No single number tells the whole story, which is why analysts usually look at several together.
The terms keep changing
The vocabulary for all this has shifted repeatedly, and each label has fallen in and out of favour for a reason.
- First, Second and Third World. A Cold War-era division, where the "Third World" meant nations aligned with neither the Western nor the Soviet bloc. It is now largely outdated and often used inaccurately.
- Developed and developing. The most common framing for decades, but criticised for implying every country is travelling the same road toward a single, Western-style destination.
- Global North and Global South. A newer pairing, broadly mapping onto richer and poorer nations. "Global South" is increasingly preferred by many because it avoids ranking countries on a single development ladder, though it is geographically imprecise.
- Income categories. Bodies like the World Bank increasingly favour neutral income brackets (low-, middle- and high-income) precisely to sidestep these loaded terms.
The lack of a settled vocabulary is itself revealing: it reflects genuine disagreement about how to think about global inequality.
Why the label is debated
Beyond wording, the very concept of a "developing country" draws criticism, for several reasons.
It lumps together the dissimilar. A category that spans hundreds of very different nations can obscure more than it reveals. Their economies, histories and challenges vary enormously.
It implies a single path. The word "developing" suggests every country is moving, or should move, toward the model of today's rich nations. Critics argue this is both inaccurate and value-laden.
It can be patronising or static. The label can cast nations as perpetually "behind", even as many grow rapidly and lead in particular fields. Some lower-income countries have, for example, leapfrogged straight to mobile banking and digital services.
The reality is dynamic. Countries move between categories over time. Several once routinely called "developing" are now major economic players, deeply woven into international trade and global finance. A snapshot label struggles to capture that movement.
None of this means the underlying issue — vast and persistent gaps in income, health and opportunity between nations — is not real. It plainly is. The debate is about how best to describe and measure it without distorting it.
The bottom line
A developing country is, in broad terms, one with lower income, industrialisation and living standards than the world's advanced economies. But there is no single official definition: bodies such as the World Bank classify by income, while the UN's Human Development Index blends income with health and education to capture wellbeing more fully.
The terms we use — from "Third World" to "developing" to "Global South" — keep shifting, reflecting genuine unease about labelling such varied and changing nations. The smart approach is to treat any single label with caution, remember the diversity it hides, and look to the underlying measures of how people actually live.

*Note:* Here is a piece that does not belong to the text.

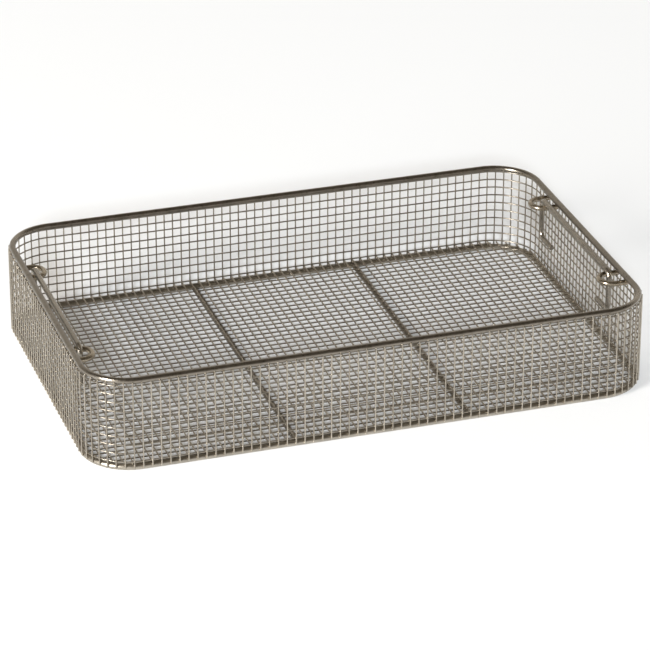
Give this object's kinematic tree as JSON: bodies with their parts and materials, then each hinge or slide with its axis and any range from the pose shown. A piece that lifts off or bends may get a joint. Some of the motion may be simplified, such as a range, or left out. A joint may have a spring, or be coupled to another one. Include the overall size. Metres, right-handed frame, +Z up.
{
  "type": "instrument sterilization basket",
  "caption": "Shallow rectangular wire mesh basket with rounded corners, a bar rim and base frame, and a sliding drop handle in eyelets inside each short wall.",
  "frame": {"origin": "centre of the underside of the base frame, on the surface that the basket stands on", "axes": "+X along the length towards the right short wall, +Y across the width towards the back wall, +Z up"},
  "size_m": [0.405, 0.26, 0.069],
  "materials": {
    "frame_bar": "electropolished bar",
    "mesh_wire": "electropolished fine wire",
    "handle_bar": "polished bar, worn bright at the bends"
  },
  "bodies": {
    "basket": {"back_left_corner_uprights": "mesh_wire", "back_right_corner_uprights": "mesh_wire", "back_wall_uprights": "mesh_wire", "base_frame": "frame_bar", "floor_bar_left": "frame_bar", "floor_bar_right": "frame_bar", "floor_cross_wires": "mesh_wire", "floor_long_wires": "mesh_wire", "front_left_corner_uprights": "mesh_wire", "front_right_corner_uprights": "mesh_wire", "front_wall_uprights": "mesh_wire", "handle_eyelets": "frame_bar", "left_wall_uprights": "mesh_wire", "right_wall_uprights": "mesh_wire", "top_rim": "frame_bar", "wall_ring_wire_01": "mesh_wire", "wall_ring_wire_02": "mesh_wire", "wall_ring_wire_03": "mesh_wire", "wall_ring_wire_04": "mesh_wire", "wall_ring_wire_05": "mesh_wire", "wall_ring_wire_06": "mesh_wire", "wall_ring_wire_07": "mesh_wire", "wall_ring_wire_08": "mesh_wire", "wall_ring_wire_09": "mesh_wire", "wall_ring_wire_10": "mesh_wire"},
    "left_handle": {"left_handle": "handle_bar"},
    "right_handle": {"right_handle": "handle_bar"}
  },
  "joints": [
    {"name": "left_handle_lift", "type": "slide", "parent": "basket", "child": "left_handle", "axis": [0, 0, 1], "range_m": [0, 0.0214]},
    {"name": "right_handle_lift", "type": "slide", "parent": "basket", "child": "right_handle", "axis": [0, 0, 1], "range_m": [0, 0.0214]}
  ]
}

Frequently asked questions
What makes a country a developing country?
Broadly, it is a country with lower average income, less industrialisation and lower living standards than advanced economies. There is no universal rule, but measures of income per person, health, education and infrastructure are commonly used.
Who decides which countries are developing?
There is no single authority. Organisations such as the World Bank classify countries by income level, while the UN uses the Human Development Index. Different bodies draw the lines differently, and some have moved away from the term altogether.
What is the difference between the Global South and developing countries?
The terms overlap heavily and are often used interchangeably. 'Global South' is a newer phrase that broadly refers to lower- and middle-income countries, chosen partly to avoid implying a single path of development.
Is 'developing country' an outdated term?
It is increasingly questioned. Critics say it lumps together very different nations and implies they are all moving toward a single model. Some organisations now prefer income-based categories or terms like Global South.